Alamo, Tennessee, CROCKETT COUNTY SENTINEL, 12 September 1873, page

Freaks of Lightning.

At the last editing of the French academy of sciences, a letter was read from M. A. Parent, giving an account of the effects of a violent stroke of lightning, which fell on the 26th ultimo at Troyes (Aube) in a central quarter of the town, with a noise equal to the report of several pieces of artillery. The phenomenon seems to have been confined to the Rue de la Monnaie; where, at No. 37, a young girl who was standing on the threshold of her dwelling saw a fiery globe, of the size of an orange, fall at her feet, then roll along the street and disappear. She experienced a violent shock, causing a trembling that did not cease until the following day. The pins in her hair were torn away, as well as all the other metal articles she had about her person. Her father, who was leaning against the iron bars of a window of the next house, was paralyzed for a few seconds, and did not recover from the commotion for several days.
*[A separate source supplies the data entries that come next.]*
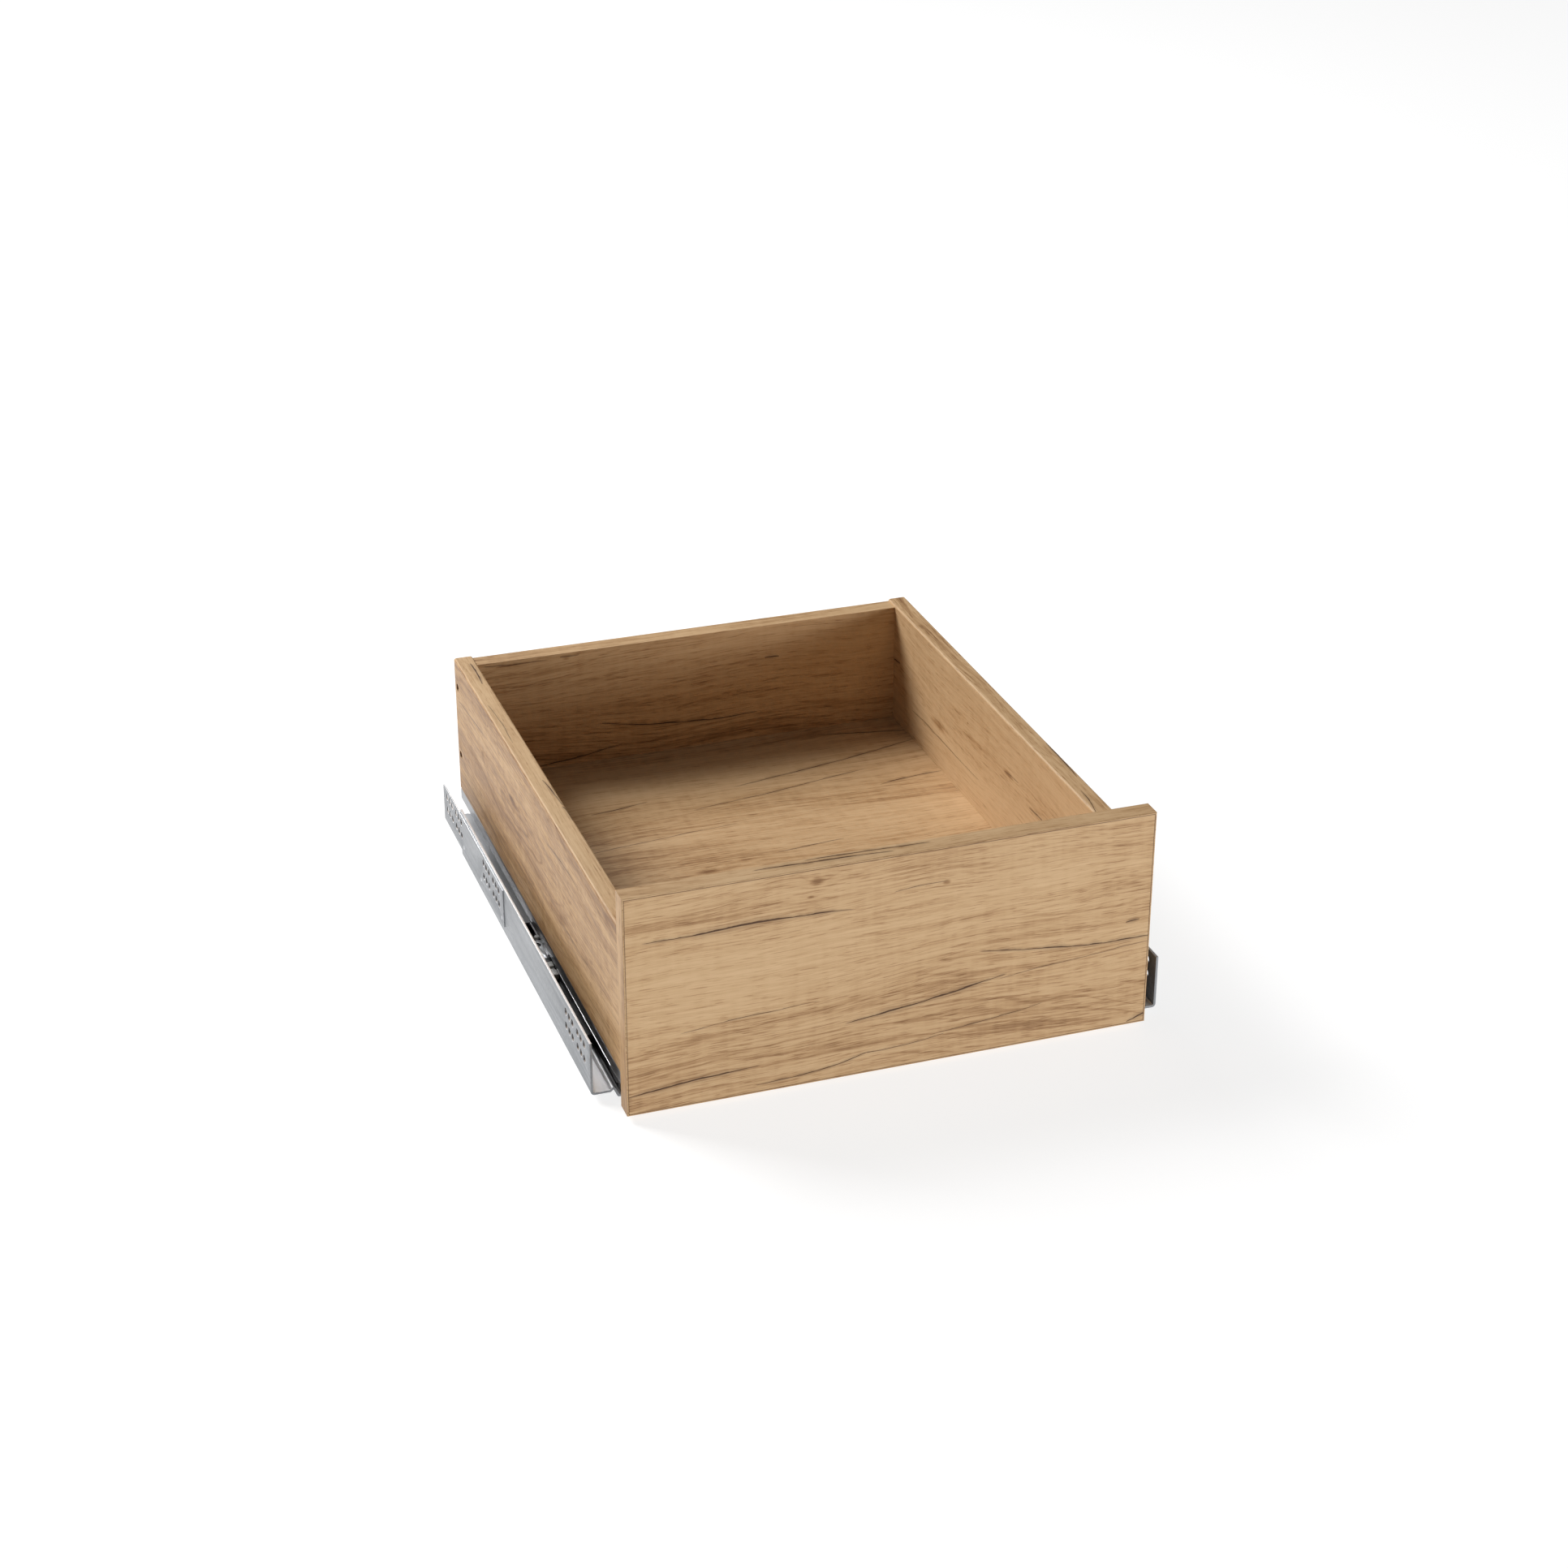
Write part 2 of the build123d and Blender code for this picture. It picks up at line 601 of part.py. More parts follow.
def anchor_tongue(front):
    """Bent steel tongue behind the housing, with a round cut where the collar's stem passes."""
    back = front + COLLAR_V - 5.5
    near = front + HOUSING_BACK + 0.4
    low = TONGUE_TOP - TONGUE_T
    plate = block(TONGUE_U, (near, back), (low, TONGUE_TOP))
    plate = plate - rod((-1.4, back - 7.0, low - 1.0), TONGUE_CUT_R, 4.0, "z")
    plate = chamfer(plate.edges().filter_by(Axis.Z).sort_by(Axis.X)[-2:], TONGUE_T)
    bend = TONGUE_U[0] + TONGUE_T
    leg = block((TONGUE_U[0], bend), (near, back), (RAIL_T, low + FIT))
    foot = block((TONGUE_FOOT, bend), (near, back), (RAIL_T, RAIL_T + TONGUE_T))
    return plate + leg + foot


def closing_buffer(front):
    """Rubber plug in the front end of the rail's post, a little proud of it."""
    u = (POST_U + RAIL_T, POST_U + POST_W - RAIL_T)
    top = POST_TOP - RAIL_T
    plug = block(u, (front - BUFFER_PROUD, front + BUFFER_L), (top - 7.0, top))
    return fillet(plug.edges().filter_by(Axis.Y), 0.9)


# ---------------------------------------------------------------- ball cage and balls
BALL_ROWS = {  # row: across, up, direction in which its pockets pass through the cage
    "outside": (POST_U - BALL_GAP / 2, 18.9, "x"),
    "above": (POST_U + POST_W / 2, POST_TOP + BALL_GAP / 2, "z"),
    "inside": (POST_U + POST_W + BALL_GAP / 2, 15.0, "x"),
    "below": (POST_U + POST_W - RAIL_T / 2, LEG_LOW - BALL_GAP / 2, "z"),
}


def ball_steps(front):
    """Places of the balls along a row."""
    first = front + CAGE_BACK + 10.0
    pitch = (CAGE_L - 20.0) / (BALLS_PER_ROW - 1)
    return [first + pitch * k for k in range(BALLS_PER_ROW)]


def ball_set(front):
    """One row of balls each outside, above, inside and below the post."""
    rows = BALL_ROWS.values()
    return [Pos(u, v, w) * Sphere(BALL_D / 2) for u, w, _ in rows for v in ball_steps(front)]


def ball_cage(front):
    """Black plastic strip bent round the post, with a pocket for every ball."""
    left = POST_U - BALL_GAP / 2
    right = POST_U + POST_W + BALL_GAP / 2
    top = POST_TOP + BALL_GAP / 2
    low = LEG_LOW - BALL_GAP / 2
    path = [(left, -0.6), (left, top), (right, top), (right, low), (POST_U + 4.6, low)]
    start = front + CAGE_BACK
    body = bent_sheet(path, 1.2, CAGE_T, (start, start + CAGE_L))
    for u, w, through in BALL_ROWS.values():
        shift = {"x": (-1.5, 0), "z": (0, -1.5)}[through]
        for v in ball_steps(front):
            body = body - rod((u + shift[0], v, w + shift[1]), BALL_D / 2 + 0.1, 3.0, through)
    return body


# ---------------------------------------------------------------- write every piece
if __name__ == "__main__":
    save("front_panel", place(front_panel()))
    save("front_edge_bands", place(group(front_edge_bands())))
    save("back_panel", place(back_panel()))
    save("bottom_panel", place(bottom_panel()))
    save_same("side_panel", side_panel())
    screws = [connecting_screw(w) for w in SCREW_W]
    save("connecting_screws", place(group(screws + mirrored(screws))))
    save("corner_dowels", place(group(side_dowels() + mirrored(side_dowels()))))
    save("bottom_dowels", place(group(bottom_dowels() + mirrored(bottom_dowels()) + front_dowels())))
    save("cam_housings", place(group([cam_housing()] + mirrored([cam_housing()]))))
    save("cam_bolts", place(group([cam_bolt()] + mirrored([cam_bolt()]))))
    save_same("drawer_profile", drawer_profile())
    save_same("profile_screws", group(profile_screws()))
    save_same("rear_hook", rear_hook())
    save_same("activator", activator())
    save_same("front_coupling", front_coupling())
    save_same("lever_pin", lever_pin())
    save_same("release_lever", release_lever())
    fronts = (LEFT_RAIL_FRONT, RIGHT_RAIL_FRONT)
    rail_pieces = {
        "cabinet_rail": cabinet_rail,
        "rear_bracket": rear_bracket,
        "soft_close_housing": soft_close_housing,
        "soft_close_slider": soft_close_slider,
        "damper_cylinder": damper_cylinder,
        "soft_close_spring": soft_close_spring,
        "damper_rod": damper_rod,
        "rod_collar": rod_collar,
        "anchor_tongue": anchor_tongue,
        "closing_buffer": closing_buffer,
        "ball_cage": ball_cage,
    }
    for name, make in rail_pieces.items():
        save_pair(name, *[make(front) for front in fronts])
    save_pair("bracket_rivets", *[group(bracket_rivets(front)) for front in fronts])
    save_pair("ball_set", *[group(ball_set(front)) for front in fronts])
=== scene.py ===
import math
import bpy
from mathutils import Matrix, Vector


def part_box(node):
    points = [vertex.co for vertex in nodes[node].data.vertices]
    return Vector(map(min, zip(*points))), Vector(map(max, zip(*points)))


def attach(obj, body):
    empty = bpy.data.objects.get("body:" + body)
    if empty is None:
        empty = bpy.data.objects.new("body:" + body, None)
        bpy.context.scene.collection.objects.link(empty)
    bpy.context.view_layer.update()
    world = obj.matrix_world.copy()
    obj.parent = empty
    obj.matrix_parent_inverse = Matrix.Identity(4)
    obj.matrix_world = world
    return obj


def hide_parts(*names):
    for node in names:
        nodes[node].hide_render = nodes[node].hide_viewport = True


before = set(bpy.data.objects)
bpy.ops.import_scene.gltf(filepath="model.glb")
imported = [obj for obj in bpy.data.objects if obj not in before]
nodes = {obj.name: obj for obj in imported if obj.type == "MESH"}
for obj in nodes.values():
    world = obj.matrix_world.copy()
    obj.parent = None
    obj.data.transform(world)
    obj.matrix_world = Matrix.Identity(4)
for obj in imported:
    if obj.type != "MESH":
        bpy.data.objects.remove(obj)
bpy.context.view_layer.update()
bpy.ops.object.select_all(action="DESELECT")


# ---------------------------------------------------------------- camera
# A short telephoto looking down on the drawer from its front left corner, level from side to
# side and sharp at every distance.
LENS, SENSOR_WIDTH, FAR_CLIP = 69.05, 36.0, 60.0
CAMERA_PLACE = (-0.70896, -2.05545, 1.20651)
LOOK_DOWN, TURN_RIGHT = 0.4626, 0.3333

camera_data = bpy.data.cameras.new("camera")
camera_data.lens = LENS
camera_data.sensor_width = SENSOR_WIDTH
camera_data.clip_end = FAR_CLIP
camera = bpy.data.objects.new("camera", camera_data)
camera.location = CAMERA_PLACE
camera.rotation_euler = (math.pi / 2 - LOOK_DOWN, 0.0, -TURN_RIGHT)
bpy.context.scene.collection.objects.link(camera)
bpy.context.scene.camera = camera
bpy.context.scene.view_settings.view_transform = "Standard"


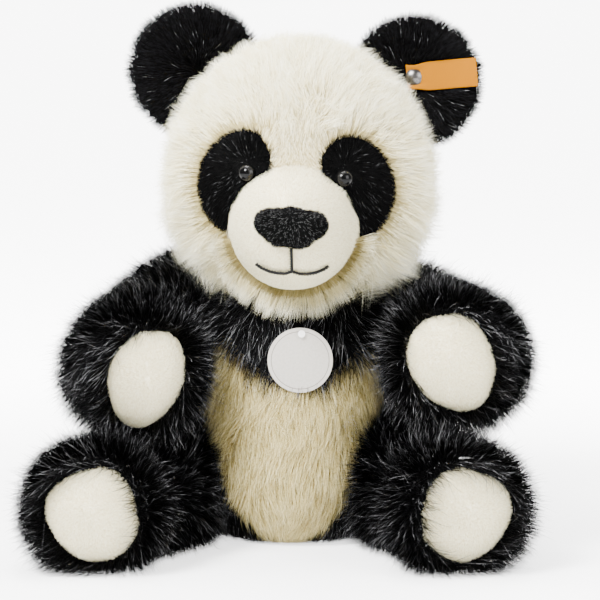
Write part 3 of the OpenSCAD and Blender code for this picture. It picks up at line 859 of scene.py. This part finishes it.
def tube(name, path, radius, mat, twist=2.6, plies=2):
    """Plied yarn along a path of points."""
    path = np.asarray(path)
    seg = np.linalg.norm(np.diff(path, axis=0), axis=1)
    s = np.concatenate([[0], np.cumsum(seg)])
    count = max(8, int(s[-1] / (0.25 * MM)))
    at = np.linspace(0, s[-1], count)
    mid = np.stack([np.interp(at, s, path[:, k]) for k in range(3)], axis=1)
    along = unit(np.gradient(mid, axis=0))
    side = unit(np.cross(along, FORWARD))
    other = np.cross(along, side)
    verts, faces = [], []
    for ply in range(plies):
        turn = 2 * math.pi * (at / (twist * MM) + ply / plies)
        core = mid + 0.5 * radius * MM * (side * np.cos(turn)[:, None] + other * np.sin(turn)[:, None])
        base = len(verts)
        for i in range(count):
            for k in range(6):
                a = 2 * math.pi * k / 6
                verts.append(core[i] + 0.6 * radius * MM * (side[i] * math.cos(a) + other[i] * math.sin(a)))
        for i in range(count - 1):
            for k in range(6):
                a, b = base + i * 6 + k, base + i * 6 + (k + 1) % 6
                faces.append((a, b, b + 6, a + 6))
        faces.append(tuple(base + k for k in range(5, -1, -1)))
        faces.append(tuple(base + (count - 1) * 6 + k for k in range(6)))
    obj = smooth_shade(add_object(name, mesh_from(name, verts, faces)))
    return dressed(obj, mat)


def make_mouth(surface):
    """Stitched lines: one down from the nose, then a curve to each side, laid on the muzzle."""
    low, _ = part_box("nose")
    start = np.array((NOSE[0], NOSE[1], low[2]))
    left = -unit(np.cross(FORWARD, UP))
    routes = {
        "mouth_line": [(0, 1.0), (0, -3), (0, -6), (0, -8.8)],
        "mouth_left": [(0, -8.8), (3, -9.9), (6, -10.2), (9.5, -9.8), (12.5, -8.7), (14.6, -7.3)],
        "mouth_right": [(0, -8.8), (-3, -9.7), (-6, -9.6), (-9.5, -8.9), (-12.5, -7.6), (-14.6, -6.2)],
    }
    for name, route in routes.items():
        fine = []
        for (x0, z0), (x1, z1) in zip(route[:-1], route[1:]):
            for k in range(4):
                fine.append((x0 + (x1 - x0) * k / 4, z0 + (z1 - z0) * k / 4))
        fine.append(route[-1])
        points = []
        for x, z in fine:
            ray = Vector(start + left * x * MM + UP * z * MM + FORWARD * 40 * MM)
            hit = surface.ray_cast(ray, Vector(-FORWARD))
            points.append(np.array(hit[0]) + np.array(hit[1]) * 1.9 * MM)
        piece = tube(name, points, 0.8, YARN)
        finish_piece(piece, "head", "black_yarn")
    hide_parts("mouth_stitching")


def woven(name, colour, deep, pitch, rough, **plain):
    """Ribbon weave: fine ribs across and along, in object space."""
    mat = principled(name, colour, rough, **plain)
    tree, links = mat.node_tree, mat.node_tree.links
    body = tree.nodes["Principled BSDF"]
    where = shade(mat, "ShaderNodeTexCoord")
    heights = []
    for turn in ((0, 0, 0), (0, math.pi / 2, 0)):
        place = shade(mat, "ShaderNodeMapping")
        place.inputs["Rotation"].default_value = turn
        ribs = shade(mat, "ShaderNodeTexWave", wave_type="BANDS", bands_direction="X")
        ribs.inputs["Scale"].default_value = pitch
        ribs.inputs["Distortion"].default_value = 0.6
        links.new(where.outputs["Object"], place.inputs["Vector"])
        links.new(place.outputs["Vector"], ribs.inputs["Vector"])
        heights.append(ribs.outputs["Fac"])
    both = shade(mat, "ShaderNodeMath", operation="MULTIPLY")
    links.new(heights[0], both.inputs[0])
    links.new(heights[1], both.inputs[1])
    ramp = shade(mat, "ShaderNodeValToRGB")
    ramp.color_ramp.elements[0].color = (*deep, 1)
    ramp.color_ramp.elements[1].color = (*colour, 1)
    raise_ = shade(mat, "ShaderNodeBump")
    raise_.inputs["Strength"].default_value = 0.5
    raise_.inputs["Distance"].default_value = 0.0003
    links.new(both.outputs[0], ramp.inputs["Fac"])
    links.new(ramp.outputs["Color"], body.inputs["Base Color"])
    links.new(both.outputs[0], raise_.inputs["Height"])
    links.new(raise_.outputs["Normal"], body.inputs["Normal"])
    return mat


def make_ribbon():
    """The woven flag under the ear button: pinched at the button, then a soft wave."""
    start, out, up = ribbon_frame()
    cols, rows = 64, 26
    verts, faces = [], []
    for i in range(cols + 1):
        x = RIBBON_L * i / cols
        pinch = 0.16 * math.exp(-((x - 3.5) / 4.0) ** 2)
        for j in range(rows + 1):
            v = RIBBON_W * (j / rows - 0.5)
            lift = 0.5 * math.sin(x * 0.22) + 0.9 * (x / RIBBON_L) ** 2
            lift += 1.2 * pinch / 0.16 * math.cos(v * 1.05) * smoothstep(abs(v), 0, 3) * 0.5
            p = start + MM * (out * x + up * v * (1 - pinch) + FORWARD * (lift + 0.6))
            verts.append(p)
    for i in range(cols):
        for j in range(rows):
            a = i * (rows + 1) + j
            faces.append((a, a + 1, a + rows + 2, a + rows + 1))
    ribbon = add_object("ear_ribbon_cloth", mesh_from("ear_ribbon_cloth", verts, faces))
    modify(ribbon, "SOLIDIFY", thickness=0.45 * MM, offset=0)
    smooth_shade(applied(ribbon))
    dressed(ribbon, woven("ribbon_weave", (0.42, 0.15, 0.0), (0.28, 0.10, 0.0), 900, 0.6,
                          Specular_IOR_Level=0.02))
    finish_piece(ribbon, "ear_ribbon", "ribbon_weave", "ear_ribbon")


def card_material():
    """Matt card with one plain ring near its edge."""
    mat = mottled("card_board", (0.42, 0.39, 0.34), (0.48, 0.45, 0.40), 900, 0.5, bump=0.05)
    tree, links = mat.node_tree, mat.node_tree.links
    body = tree.nodes["Principled BSDF"]
    ramp = next(n for n in tree.nodes if n.type == "VALTORGB")
    where = next(n for n in tree.nodes if n.type == "TEX_COORD")
    far = shade(mat, "ShaderNodeVectorMath", operation="DISTANCE")
    far.inputs[1].default_value = tuple(CARD)
    inner, outer, per_metre = 0.0126, 0.0130, 50
    ring = shade(mat, "ShaderNodeValToRGB")
    ring.color_ramp.interpolation = "CONSTANT"
    ring.color_ramp.elements[1].position = inner * per_metre
    ring.color_ramp.elements[1].color = (1, 1, 1, 1)
    last = ring.color_ramp.elements.new(outer * per_metre)
    last.color = (0, 0, 0, 1)
    scale = shade(mat, "ShaderNodeMath", operation="MULTIPLY")
    scale.inputs[1].default_value = per_metre
    mix = shade(mat, "ShaderNodeMix", data_type="RGBA")
    mix.inputs[7].default_value = (0.20, 0.18, 0.16, 1)
    links.new(where.outputs["Object"], far.inputs[0])
    links.new(far.outputs["Value"], scale.inputs[0])
    links.new(scale.outputs[0], ring.inputs["Fac"])
    links.new(ring.outputs["Color"], mix.inputs[0])
    links.new(ramp.outputs["Color"], mix.inputs[6])
    links.new(mix.outputs[2], body.inputs["Base Color"])
    return mat


def plain_nodes():
    """CAD nodes that keep their shape get their materials."""
    for name, obj in frame["nodes"].items():
        if obj.hide_render:
            continue
        if name.endswith(("stuffing", "filling")) or name == "pellet_bag":
            dressed(obj, FIBRE)
        elif name.endswith(("stud", "lock", "washer")):
            dressed(obj, NYLON)
        elif name.startswith("ear_button"):
            dressed(obj, GUNMETAL)
        elif name == "card_thread":
            dressed(obj, THREAD)
        elif name == "chest_card":
            dressed(obj, card_material())
        elif name == "care_label":
            dressed(obj, woven("label_satin", (0.93, 0.93, 0.91), (0.80, 0.80, 0.78), 1400, 0.4))


def seen_brighter(mat_tree, shader_out, bright, near=None):
    """Adds plain light to what the camera sees directly; it lights nothing else.

    near gives a lower amount round the toy, which grows to bright about 0.6 m away."""
    nodes, links = mat_tree.nodes, mat_tree.links
    path = nodes.new("ShaderNodeLightPath")
    glow = nodes.new("ShaderNodeEmission")
    glow.inputs["Color"].default_value = (1, 1, 1, 1)
    amount = nodes.new("ShaderNodeMath")
    amount.operation = "MULTIPLY"
    amount.inputs[1].default_value = bright
    if near is not None:
        where = nodes.new("ShaderNodeTexCoord")
        far = nodes.new("ShaderNodeVectorMath")
        far.operation = "LENGTH"
        spread = nodes.new("ShaderNodeMapRange")
        spread.interpolation_type = "SMOOTHSTEP"
        for key, value in (("From Min", 0.08), ("From Max", 0.6), ("To Min", near), ("To Max", bright)):
            spread.inputs[key].default_value = value
        links.new(where.outputs["Object"], far.inputs[0])
        links.new(far.outputs["Value"], spread.inputs["Value"])
        links.new(spread.outputs["Result"], amount.inputs[1])
    add = nodes.new("ShaderNodeAddShader")
    links.new(path.outputs["Is Camera Ray"], amount.inputs[0])
    links.new(amount.outputs[0], glow.inputs["Strength"])
    links.new(shader_out, add.inputs[0])
    links.new(glow.outputs[0], add.inputs[1])
    return add.outputs[0]


def lights():
    """A white room with four soft lamps."""
    world = bpy.data.worlds.new("studio")
    bpy.context.scene.world = world
    world.use_nodes = True
    back = world.node_tree.nodes["Background"]
    back.inputs["Color"].default_value = (1, 1, 1, 1)
    back.inputs["Strength"].default_value = 0.5
    out = world.node_tree.nodes["World Output"]
    world.node_tree.links.new(seen_brighter(world.node_tree, back.outputs[0], 8), out.inputs["Surface"])
    aim = Vector(HEAD) * 0.6
    for name, place, size, power in (
            ("key", (-0.55, -0.75, 0.95), 0.45, 62),
            ("fill", (0.8, -0.7, 0.5), 0.7, 15),
            ("rim", (0.5, 0.7, 0.9), 0.5, 18),
            ("top", (-0.1, 0.1, 1.2), 0.6, 27)):
        lamp = bpy.data.lights.new(name, "AREA")
        lamp.size = size
        lamp.energy = power
        obj = add_object(name, lamp)
        obj.location = place
        obj.rotation_euler = (aim - Vector(place)).to_track_quat("-Z", "Y").to_euler()


def floor():
    mesh = mesh_from("floor", [(-4, -3, 0), (4, -3, 0), (4, 8, 0), (-4, 8, 0)], [(0, 1, 2, 3)])
    obj = add_object("floor", mesh)
    mat = principled("floor_paper", (0.95, 0.95, 0.95), 0.9)
    out = mat.node_tree.nodes["Material Output"]
    body = mat.node_tree.nodes["Principled BSDF"]
    mat.node_tree.links.new(seen_brighter(mat.node_tree, body.outputs[0], 8.0, 2.0), out.inputs["Surface"])
    obj.data.materials.append(mat)


def camera():
    """A long lens, a little above the toy's middle, as in the photo."""
    distance, field, sensor = 1.3, 0.270, 36
    cam = bpy.data.cameras.new("camera")
    cam.sensor_width = sensor
    cam.lens = sensor * distance / field
    cam.clip_start = 0.01
    obj = add_object("camera", cam)
    target = Vector((0.0045, -0.03, 0.112))
    tilt = math.radians(6.5)
    obj.location = target + distance * Vector((0, -math.cos(tilt), math.sin(tilt)))
    obj.rotation_euler = (target - obj.location).to_track_quat("-Z", "Y").to_euler()
    bpy.context.scene.camera = obj


make_torso()
face = make_head()
make_nose()
make_mouth(face)
make_eyes()
make_ears()
make_ribbon()
for place, (limb_name, pad_name) in enumerate((("arm", "paw"), ("leg", "foot"))):
    for turn, one_side in enumerate(SIDES):
        make_limb(one_side, limb_name, pad_name, 100 + 20 * place + 10 * turn)
make_tail()
plain_nodes()
lights()
floor()
camera()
At No. 24, same street, in the "Election-house," as it is called, the electric fluid fell on a turret behind the house, pierced a hole through the weather-cock, slid down the roof along the zinc which covered it, got inside by loosening the beams that supported the woodwork, broke through a partition, then through the floor into the lower story, made its way through a wall into a garret, got out through a window, ran along the spouts and pipes laid down to the first story; thence passed to the next house, broke into a warehouse where there were some iron stoves, with the usual cast-iron ornaments, such as wreaths, flowers, etc., all of which got faithfully designed on the ceiling with the precision of photography; then melted the wire of a bell, the trace of which it left on the wall, and at length took fancy to some gilt wooden rods intended for sale and wrapped up in paper. These it enriched with fantastic but elegant designs, and after a few more vagaries took its leave.